3. Special grounds 4, 5, 6, 7 and 8 which deal with the exclusion of evidence, which if admitted would not have authorized a verdict for the defendant, show no harmful error, nor do grounds 9, 10, 11, 12, 13 or 15 which deal with the court's charge show any harmful error, and special ground 14 has been expressly abandoned. The rulings which occurred prior to the trial, and on which error is assigned in the bill of exceptions, would not, if rendered as contended for by the defendant, have authorized a verdict for the defendant, and show no harmful error.

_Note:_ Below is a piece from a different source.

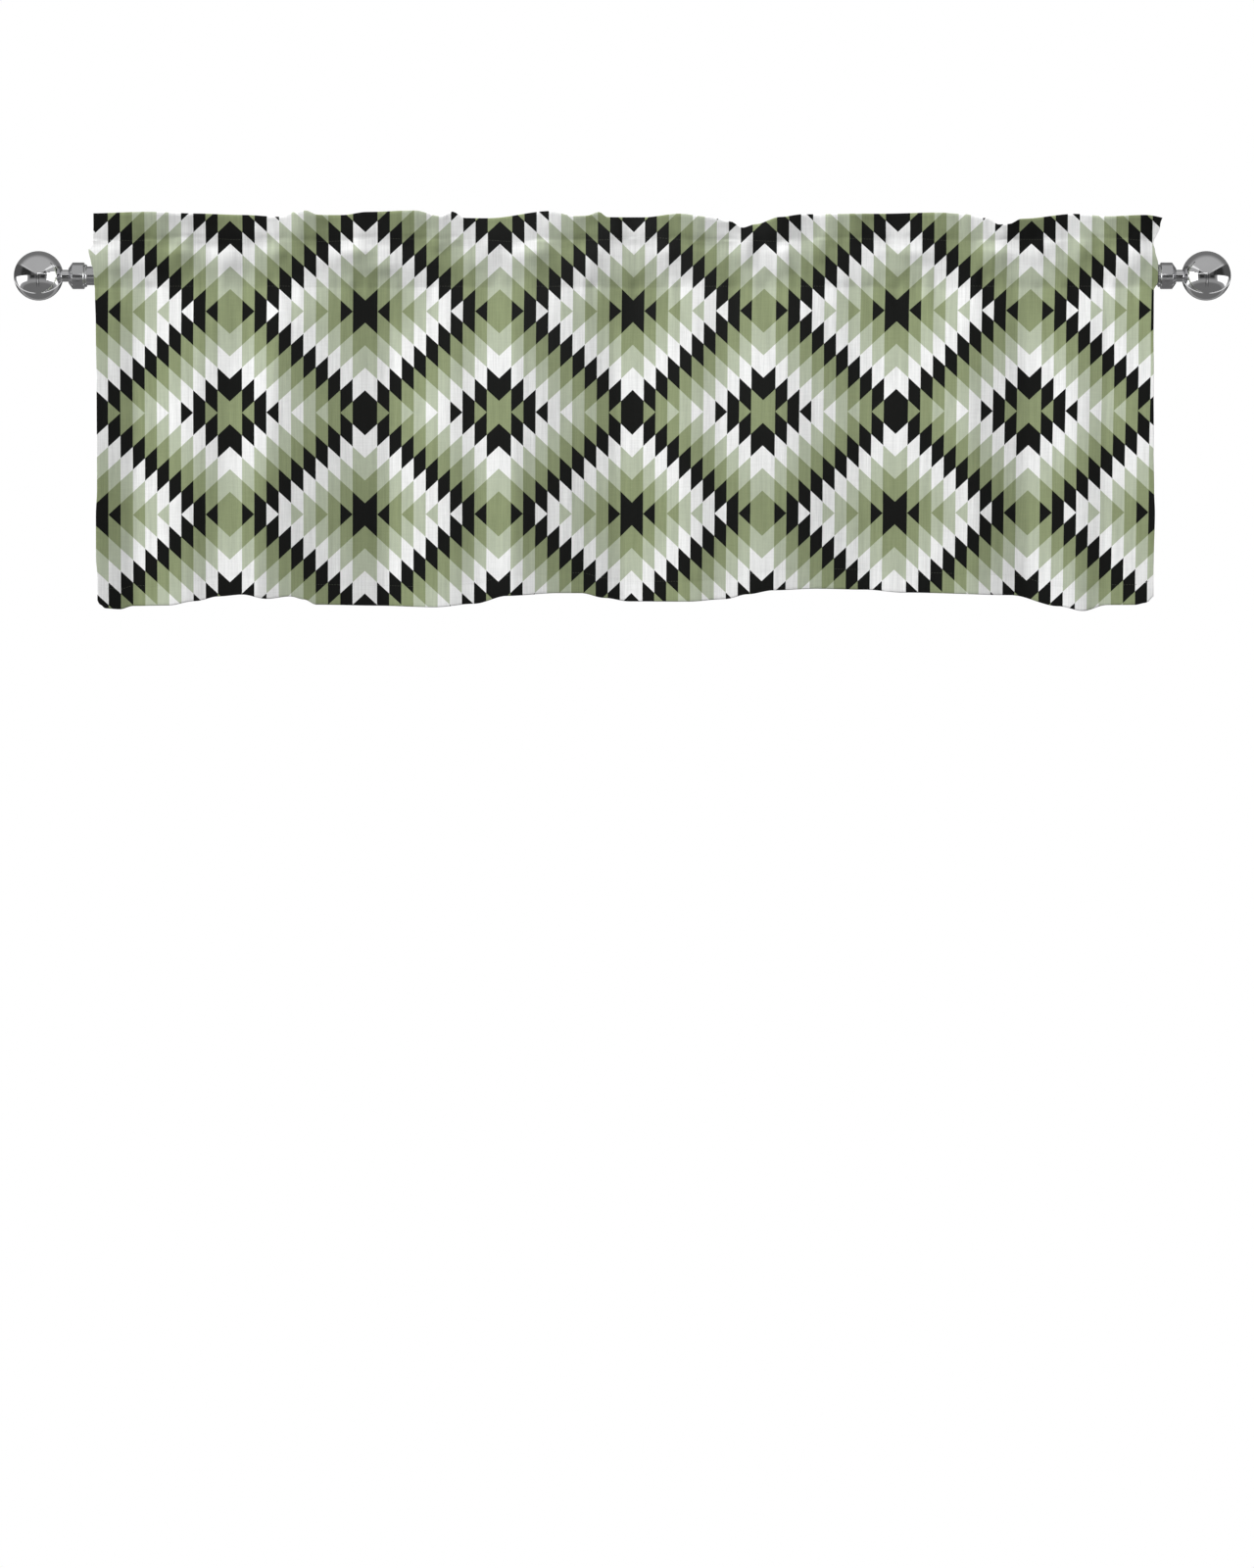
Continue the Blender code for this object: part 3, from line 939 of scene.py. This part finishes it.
def makeWeaveGroup():
    # plain weave: height of the threads, and fine streaks along them
    group = newGroup(
        "plainWeave",
        [("Print Map", "Vector", None), ("Warps per Strip", "Float", 26.0),
         ("Wefts per Cell", "Float", 46.0), ("Streak Depth", "Float", 0.08)],
        [("Height", "Float"), ("Shade", "Float")],
    )
    w = Wiring(group)
    given = w.node("NodeGroupInput").outputs
    across, down = w.split(given["Print Map"])[:2]
    warp = w.times(across, given["Warps per Strip"])
    weft = w.times(down, given["Wefts per Cell"])
    warpWave = w.math("ABSOLUTE", w.math("SINE", w.times(warp, pi)))
    weftWave = w.math("ABSOLUTE", w.math("SINE", w.times(weft, pi)))
    turn = w.math("FLOORED_MODULO", w.plus(w.math("FLOOR", warp), w.math("FLOOR", weft)), 2.0)
    height = w.plus(w.times(warpWave, turn), w.times(weftWave, w.minus(1.0, turn)))
    # slubs run down the warp, fainter ones along the weft: scale, roughness, share
    streak = 0.0
    for scale, roughness, share in (((9.0, 0.55, 1.0), 0.65, 1.0), ((2.2, 0.16, 1.0), 0.55, 0.6),
                                    ((0.7, 14.0, 1.0), 0.5, 0.35)):
        place = w.vectorMath("MULTIPLY", {0: given["Print Map"], 1: scale})
        slub = w.noise(place, 1.0, 3.0, roughness, noise_dimensions="2D")
        streak = w.plus(streak, w.times(w.minus(slub, 0.5), share))
    w.node("NodeGroupOutput", {
        "Height": w.math("MULTIPLY_ADD", streak, 0.5, height),
        "Shade": w.math("MULTIPLY_ADD", w.times(streak, given["Streak Depth"]), 2.0, 1.0),
    })
    return group


def makePolishGroup():
    # polished metal: faint wipe marks in the roughness and tiny unevenness
    group = newGroup(
        "polishedMetal",
        [("Base Roughness", "Float", 0.08), ("Wipe Depth", "Float", 0.05),
         ("Tone", "Color", (0.7, 0.7, 0.72, 1))],
        [("Colour", "Color"), ("Roughness", "Float"), ("Height", "Float")],
    )
    w = Wiring(group)
    given = w.node("NodeGroupInput").outputs
    place = w.node("ShaderNodeTexCoord").outputs["Object"]
    marks = w.noise(place, 60.0, 4.0)
    grey = w.math("MULTIPLY_ADD", marks, 0.12, 0.92)
    joined = w.node("ShaderNodeCombineColor", {0: grey, 1: grey, 2: grey}).outputs[0]
    w.node("NodeGroupOutput", {
        "Colour": w.mixColours(1.0, given["Tone"], joined, blend_type="MULTIPLY"),
        "Roughness": w.math("MULTIPLY_ADD", marks, given["Wipe Depth"], given["Base Roughness"]),
        "Height": w.noise(place, 900.0, 2.0),
    })
    return group


printGroup = makePrintGroup()
weaveGroup = makeWeaveGroup()
polishGroup = makePolishGroup()


def newMaterial(name):
    material = bpy.data.materials.new(name)
    material.use_nodes = True
    return material, Wiring(material.node_tree), material.node_tree.nodes["Principled BSDF"]


def newPrinted(name, inks):
    # a material with the print on the piece's own map
    material, w, shader = newMaterial(name)
    printMap = w.node("ShaderNodeUVMap", uv_map="printMap").outputs[0]
    diamonds = w.node("ShaderNodeGroup", {"Print Map": printMap, **inks}, node_tree=printGroup)
    return material, w, shader, printMap, diamonds.outputs[0]


def makeClothMaterial(name, inks, streakDepth):
    material, w, shader, printMap, colour = newPrinted(name, inks)
    weave = w.node(
        "ShaderNodeGroup", {"Print Map": printMap, "Streak Depth": streakDepth}, node_tree=weaveGroup
    ).outputs
    w.fill(shader, {
        "Base Color": w.vectorMath("SCALE", {0: colour, "Scale": weave["Shade"]}),
        "Normal": w.bump(weave["Height"], clothFinish),
        **clothFinish["sockets"],
    })
    return material


def makeMetal(name, finish):
    material, w, shader = newMaterial(name)
    polish = w.node("ShaderNodeGroup", finish, node_tree=polishGroup).outputs
    w.fill(shader, {
        "Base Color": polish["Colour"],
        "Roughness": polish["Roughness"],
        "Normal": w.bump(polish["Height"], metalBump),
        "Metallic": 1.0,
    })
    return material


def makeThreadMaterial(name, inks):
    # thread that nearly matches the ink around it, with diagonal bands of painted shade where its twist's
    # grooves would be
    share = threadFinish["share"]
    tinted = {
        label: (*(a + (b - a) * share for a, b in zip(ink, threadFinish["colour"])), 1)
        for label, ink in inks.items()
    }
    material, w, shader, printMap, colour = newPrinted(name, tinted)
    place = w.node("ShaderNodeTexCoord").outputs["Object"]
    values = {"Vector": place, "Scale": threadFinish["twist"]}
    twist = w.node("ShaderNodeTexWave", values, wave_type="BANDS", bands_direction="DIAGONAL")
    ramp = w.node("ShaderNodeValToRGB", {0: twist.outputs["Fac"]})
    ramp.color_ramp.elements[0].color = (*[threadFinish["paintedTwistShade"]] * 3, 1)
    w.fill(shader, {
        "Base Color": w.vectorMath("MULTIPLY", {0: colour, 1: ramp.outputs[0]}),
        "Roughness": threadFinish["roughness"],
    })
    return material


def paler(value):
    return clothFinish["reversePale"] + (value - clothFinish["reversePale"]) * clothFinish["reverseInk"]


reverseInks = {label: (*map(paler, ink[:3]), 1) for label, ink in inkColours.items()}
for name, inks, depth in (("printedCloth", inkColours, "streakDepth"),
                          ("clothReverse", reverseInks, "reverseStreakDepth")):
    valanceCloth.data.materials.append(makeClothMaterial(name, inks, clothFinish[depth]))
for name, inks in (("seamThread", inkColours), ("seamThreadBack", reverseInks)):
    stitching.data.materials.append(makeThreadMaterial(name, inks))
ballMetal = makeMetal("polishedBall", ballFinish)
collarMetal = makeMetal("polishedCollar", rodFinish)
rodMetal = makeMetal("polishedRod", rodFinish)
for obj, metal in ((finialRight, ballMetal), (finialLeft, ballMetal), (collarRight, collarMetal),
                   (collarLeft, collarMetal), (curtainRod, rodMetal)):
    obj.data.materials.clear()
    obj.data.materials.append(metal)
print("materials made")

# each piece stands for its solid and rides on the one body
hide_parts("valance")
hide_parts("rod")
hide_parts("collar_left")
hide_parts("collar_right")
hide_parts("finial_left")
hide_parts("finial_right")
for obj, slot in ((valanceCloth, "valance"), (stitching, "valance"), (curtainRod, "rod"),
                  (collarLeft, "collar"), (collarRight, "collar"),
                  (finialLeft, "finial"), (finialRight, "finial")):
    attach(obj, "root")

room = {
    "floorZ": -2.05,
    "floorSize": 8.0,
    "floorColour": (0.82, 0.82, 0.81, 1),
    "floorRoughness": 0.7,
    # even light for the cloth: from below, what comes on top of it from above, and where it rises
    "fromBelow": 0.1375,
    "fromAbove": 0.495,
    "softHeights": (-0.6, 0.8),
    # in what the metal mirrors: rise of the wedge, and the tilt of the arc as shares of y and z
    "wedgeSlope": 0.6,
    "arcTilt": (0.76, 0.647),
}
# what the polished metal mirrors: brightness of each field
mirrored = {
    "ceiling": 0.44, "farSide": 0.18, "doorway": 0.03, "farWall": 0.09, "wedgeEdge": 0.6, "streak": 0.012,
    "arc": 0.9, "window": 1.6, "table": 0.16, "tableFar": 0.3,
}
# where each field starts and is full, as parts of a direction
fieldEdges = {
    "horizon": (-0.02, 0.02), "front": (0.5, -0.05), "table": (-0.62, -0.5),
    "wedge": (-0.03, 0.03), "wedgeRim": (-0.12, -0.06), "wedgeRimAside": (0.3, 0.5),
    "wedgeDarkAside": (0.42, 0.56), "wedgeDarkDepth": (0.1, -0.25),
    "wallHeight": (-0.38, -0.2), "wallAside": (0.72, 0.5),
    "spotHeight": (-0.24, -0.17), "spotAside": (0.2, 0.28),
    "arcInner": (0.655, 0.675), "arcOuter": (0.725, 0.705), "arcAside": (0.12, 0.3),
    "windowHeight": (-0.44, -0.34), "windowAside": (0.72, 0.80), "windowDepth": (0.6, 0.45),
    "streakFoot": (-0.92, -0.62), "streakTop": (0.24, 0.1), "streakInner": (0.055, 0.07),
    "streakOuter": (0.11, 0.095), "streakDepth": (0.3, 0.0),
}


def makeFloor():
    deselectAll()
    bpy.ops.mesh.primitive_plane_add(size=room["floorSize"], location=(0, 0, room["floorZ"]))
    floorPlane = bpy.context.object
    floorPlane.name = "floor"
    placeIntoMesh(floorPlane)
    material, w, shader = newMaterial("paleFloor")
    w.fill(shader, {"Base Color": room["floorColour"], "Roughness": room["floorRoughness"]})
    floorPlane.data.materials.append(material)
    floorPlane.visible_glossy = floorPlane.visible_diffuse = False


def makeWorld():
    world = bpy.data.worlds.new("softRoom")
    bpy.context.scene.world = world
    world.use_nodes = True
    tree = world.node_tree
    tree.nodes.clear()
    w = Wiring(tree)
    x, y, z = w.split(w.node("ShaderNodeTexCoord").outputs["Generated"])

    def ramp(value, edge):
        # 0 at the edge's first number, 1 at its second
        falling = edge[0] > edge[1]
        values = dict(enumerate((value, *sorted(edge), float(falling), float(not falling))))
        return w.node("ShaderNodeMapRange", values, interpolation_type="SMOOTHSTEP").outputs[0]

    def field(value, name):
        return ramp(value, fieldEdges[name])

    def blend(a, b, amount):
        return w.node("ShaderNodeMix", {0: amount, 2: a, 3: b}, data_type="FLOAT").outputs[0]

    lit = ramp(z, room["softHeights"])
    soft = w.math("MULTIPLY_ADD", lit, room["fromAbove"], room["fromBelow"])
    aside = w.math("ABSOLUTE", x)
    front = field(y, "front")
    upper = w.math("MULTIPLY_ADD", front, mirrored["ceiling"] - mirrored["farSide"], mirrored["farSide"])
    # a wedge over the horizon that rises to both sides, darkest halfway out, under a lighter edge
    wedgeTop = w.minus(w.times(aside, room["wedgeSlope"]), z)
    dark = w.times(field(aside, "wedgeDarkAside"), field(y, "wedgeDarkDepth"))
    rim = w.times(field(wedgeTop, "wedgeRim"), field(aside, "wedgeRimAside"), front)
    upper = blend(upper, mirrored["wedgeEdge"], rim)
    upper = blend(upper, blend(mirrored["farWall"], mirrored["doorway"], dark), field(wedgeTop, "wedge"))
    # a dim band straight ahead
    lower = blend(mirrored["table"], mirrored["tableFar"], field(z, "table"))
    spot = w.times(field(aside, "spotAside"), field(z, "spotHeight"))
    ahead = blend(mirrored["farWall"], mirrored["doorway"], spot)
    lower = blend(lower, ahead, w.times(field(z, "wallHeight"), field(aside, "wallAside")))
    # a thin bright arc low down and behind
    turned = w.minus(w.times(y, room["arcTilt"][0]), w.times(z, room["arcTilt"][1]))
    arc = w.times(field(turned, "arcInner"), field(turned, "arcOuter"), field(aside, "arcAside"))
    lower = blend(lower, mirrored["arc"], arc)
    opening = w.times(field(z, "windowHeight"), field(aside, "windowAside"), field(y, "windowDepth"))
    lower = blend(lower, mirrored["window"], opening)
    metal = blend(lower, upper, field(z, "horizon"))
    # black streak that only the rod, the collars and the necks can mirror
    streak = w.times(field(z, "streakFoot"), field(z, "streakTop"), field(y, "streakDepth"))
    streak = w.times(streak, field(aside, "streakInner"), field(aside, "streakOuter"))
    metal = blend(metal, mirrored["streak"], streak)
    # the camera sees plain white, gloss sees the room and the cloth gets the even light
    rays = w.node("ShaderNodeLightPath").outputs
    seen = blend(blend(soft, metal, rays["Is Glossy Ray"]), 1.0, rays["Is Camera Ray"])
    background = w.node("ShaderNodeBackground", {"Color": (1, 1, 1, 1), "Strength": seen})
    w.node("ShaderNodeOutputWorld", {0: background.outputs[0]})


# lamps in metres, each a place, what it points at, size, and power or brightness
backLight = ((2.5, 4.5, 2.5), (0, 0, -0.15), (2.5, 2.5), 260.0)
keyLight = {"from": (-0.66, -0.44, 0.61), "strength": 4.8, "softness": 14.0}
reflectors = {
    "middlePanel": ((0, -0.5, -0.07), (0, 0, -0.07), (0.37, 0.42), 2.0),
    "thinStrip": ((0, -0.75, 0.1), (0, 0, 0.1), (1.4, 0.03), 1.2),
}
# these stand once at each side, with x turned over at the left
sideReflectors = {
    "collarStrip": ((0.682, -0.5, -0.29), (0.635, 0, 0), (0.021, 0.16), 0.3),
    "windowPanel": ((0, -0.22, 0.05), (1, -0.22, 0.05), (0.38, 0.24), 2.0),
    "windowEdge": ((0, 0.15, 0.05), (1, 0.15, 0.05), (0.24, 0.22), 1.2),
    "wallPanel": ((0, -0.44, 0.36), (1, -0.44, 0.36), (0.82, 0.38), 0.3),
}
# square on to the cloth, from about eight metres
view = {"lens": 157, "sensor": 36, "place": (0.0054, -7.98, -0.593)}


def makeLight(name, place, aim, size, power):
    data = bpy.data.lights.new(name, "AREA")
    data.shape = "RECTANGLE"
    data.size, data.size_y = size
    data.energy = power
    light = newObject(name, data)
    light.location = place
    light.rotation_euler = (Vector(aim) - Vector(place)).to_track_quat("-Z", "Y").to_euler()
    light.visible_camera = False
    light.visible_glossy = False
    return light


def makeKeyLight():
    # slanting light from the upper left, which shows the folds
    data = bpy.data.lights.new("keyLight", "SUN")
    data.energy = keyLight["strength"]
    data.angle = radians(keyLight["softness"])
    light = newObject("keyLight", data)
    light.rotation_euler = (-Vector(keyLight["from"])).to_track_quat("-Z", "Y").to_euler()
    light.visible_glossy = False


def makeReflector(name, place, aim, size, brightness):
    # seen only in the metal
    light = makeLight(name, place, aim, size, brightness * 4 * size[0] * size[1])
    light.visible_glossy = True
    light.visible_diffuse = False


def makeCamera():
    data = bpy.data.cameras.new("camera")
    data.lens = view["lens"]
    data.sensor_width = view["sensor"]
    camera = newObject("camera", data)
    camera.location = view["place"]
    camera.rotation_euler = (pi / 2, 0, 0)
    bpy.context.scene.camera = camera


makeFloor()
makeWorld()
makeKeyLight()
makeLight("backLight", *backLight)
for name, values in reflectors.items():
    makeReflector(name, *values)
for side, sideName in ((-1, "Left"), (1, "Right")):
    for name, (place, aim, size, brightness) in sideReflectors.items():
        place, aim = ((side * spot[0], *spot[1:]) for spot in (place, aim))
        makeReflector(name + sideName, place, aim, size, brightness)
makeCamera()
bpy.context.scene.view_settings.view_transform = "Standard"
print("stage made")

4. The last remaining ground of the motion for new trial complains of the verdict awarding attorney's fees. The verdict which expressly stated that no penalty was found against the defendant nullified the award of attorney's fees. See Union Central Life Ins. Co. v. Cofer, 103 Ga. App. 355, 363 (119 SE2d 281). Accordingly, since the attorney's fees are not authorized, in the absence of the jury finding bad faith on the part of the insurer, the judgment of the trial court overruling the defendant's motion for new trial will be affirmed, provided that the part of the jury's verdict awarding $1,000 attorney's fees is written off by the plaintiff within 10 days from the date the remittitur of this court is filed in the trial court, otherwise the judgment overruling the defendant's motion for new trial is reversed.
Judgment affirmed on condition. Frankum and Jordan, JJ., concur.
Jeff D. Curry, Randall Evans, Jr., contra.
Fulcher, Fulcher, Hagler & Harper, J. Walker Harper, for plaintiff in error.